** start **

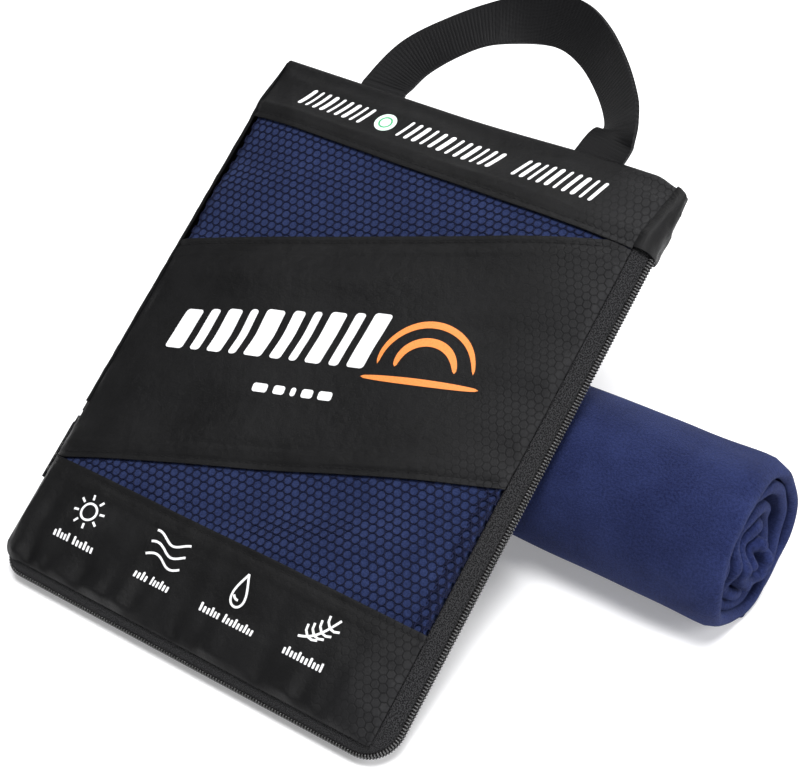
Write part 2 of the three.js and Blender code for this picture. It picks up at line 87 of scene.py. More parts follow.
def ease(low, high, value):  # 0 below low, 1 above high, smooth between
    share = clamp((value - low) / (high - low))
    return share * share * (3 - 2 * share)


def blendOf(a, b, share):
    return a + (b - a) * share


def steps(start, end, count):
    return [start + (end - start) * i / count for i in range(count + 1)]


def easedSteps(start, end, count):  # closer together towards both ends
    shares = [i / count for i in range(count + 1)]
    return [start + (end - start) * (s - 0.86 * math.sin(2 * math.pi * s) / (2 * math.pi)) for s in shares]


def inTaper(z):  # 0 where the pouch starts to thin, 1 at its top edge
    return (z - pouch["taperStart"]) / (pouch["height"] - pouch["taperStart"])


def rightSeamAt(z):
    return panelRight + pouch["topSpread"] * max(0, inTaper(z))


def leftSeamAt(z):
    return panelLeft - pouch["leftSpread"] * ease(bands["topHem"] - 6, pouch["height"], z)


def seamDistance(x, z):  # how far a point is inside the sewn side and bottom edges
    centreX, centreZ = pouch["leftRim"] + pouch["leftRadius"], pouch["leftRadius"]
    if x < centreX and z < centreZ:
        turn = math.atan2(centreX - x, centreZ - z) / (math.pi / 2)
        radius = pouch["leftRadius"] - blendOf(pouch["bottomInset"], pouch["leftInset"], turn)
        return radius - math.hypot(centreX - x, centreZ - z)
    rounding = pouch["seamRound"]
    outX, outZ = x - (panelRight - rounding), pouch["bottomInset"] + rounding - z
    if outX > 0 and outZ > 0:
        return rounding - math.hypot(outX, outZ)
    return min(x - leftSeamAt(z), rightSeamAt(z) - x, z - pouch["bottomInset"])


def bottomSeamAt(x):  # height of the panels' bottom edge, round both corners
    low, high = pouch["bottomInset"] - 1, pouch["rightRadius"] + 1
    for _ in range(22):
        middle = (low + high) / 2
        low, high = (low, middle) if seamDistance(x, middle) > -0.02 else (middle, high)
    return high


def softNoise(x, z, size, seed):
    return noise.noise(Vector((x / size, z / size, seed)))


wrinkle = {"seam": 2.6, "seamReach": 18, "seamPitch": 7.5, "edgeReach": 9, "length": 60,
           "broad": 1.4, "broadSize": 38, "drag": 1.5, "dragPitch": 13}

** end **

Give again, word for word, the lines of the listing, starting at its first line and ending with the line containing "return noise.noise(Vector((x /".

• _Response_:
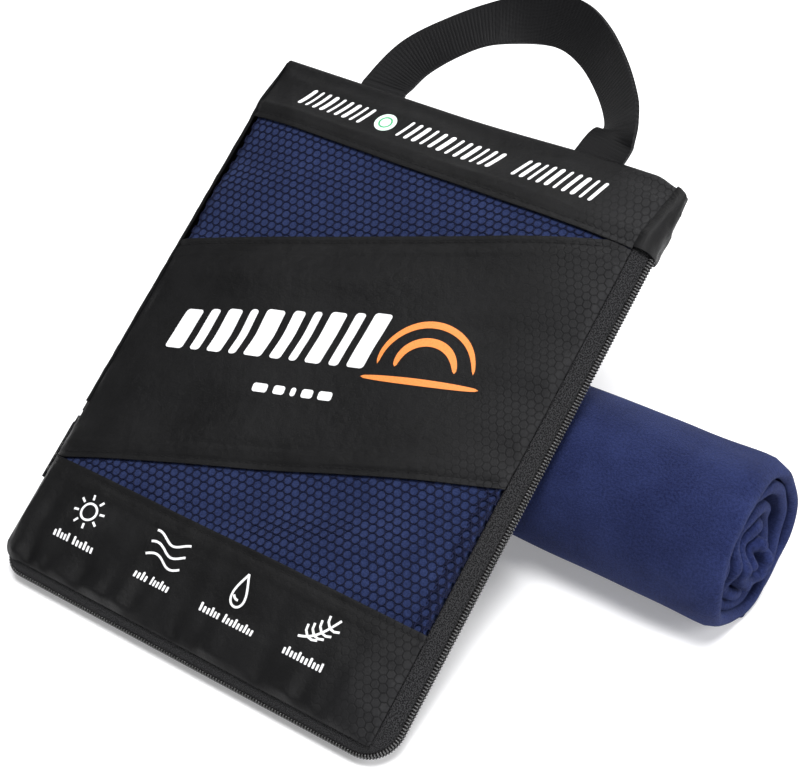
Write part 2 of the three.js and Blender code for this picture. It picks up at line 87 of scene.py. More parts follow.
def ease(low, high, value):  # 0 below low, 1 above high, smooth between
    share = clamp((value - low) / (high - low))
    return share * share * (3 - 2 * share)


def blendOf(a, b, share):
    return a + (b - a) * share


def steps(start, end, count):
    return [start + (end - start) * i / count for i in range(count + 1)]


def easedSteps(start, end, count):  # closer together towards both ends
    shares = [i / count for i in range(count + 1)]
    return [start + (end - start) * (s - 0.86 * math.sin(2 * math.pi * s) / (2 * math.pi)) for s in shares]


def inTaper(z):  # 0 where the pouch starts to thin, 1 at its top edge
    return (z - pouch["taperStart"]) / (pouch["height"] - pouch["taperStart"])


def rightSeamAt(z):
    return panelRight + pouch["topSpread"] * max(0, inTaper(z))


def leftSeamAt(z):
    return panelLeft - pouch["leftSpread"] * ease(bands["topHem"] - 6, pouch["height"], z)


def seamDistance(x, z):  # how far a point is inside the sewn side and bottom edges
    centreX, centreZ = pouch["leftRim"] + pouch["leftRadius"], pouch["leftRadius"]
    if x < centreX and z < centreZ:
        turn = math.atan2(centreX - x, centreZ - z) / (math.pi / 2)
        radius = pouch["leftRadius"] - blendOf(pouch["bottomInset"], pouch["leftInset"], turn)
        return radius - math.hypot(centreX - x, centreZ - z)
    rounding = pouch["seamRound"]
    outX, outZ = x - (panelRight - rounding), pouch["bottomInset"] + rounding - z
    if outX > 0 and outZ > 0:
        return rounding - math.hypot(outX, outZ)
    return min(x - leftSeamAt(z), rightSeamAt(z) - x, z - pouch["bottomInset"])


def bottomSeamAt(x):  # height of the panels' bottom edge, round both corners
    low, high = pouch["bottomInset"] - 1, pouch["rightRadius"] + 1
    for _ in range(22):
        middle = (low + high) / 2
        low, high = (low, middle) if seamDistance(x, middle) > -0.02 else (middle, high)
    return high


def softNoise(x, z, size, seed):
    return noise.noise(Vector((x / size, z / size, seed)))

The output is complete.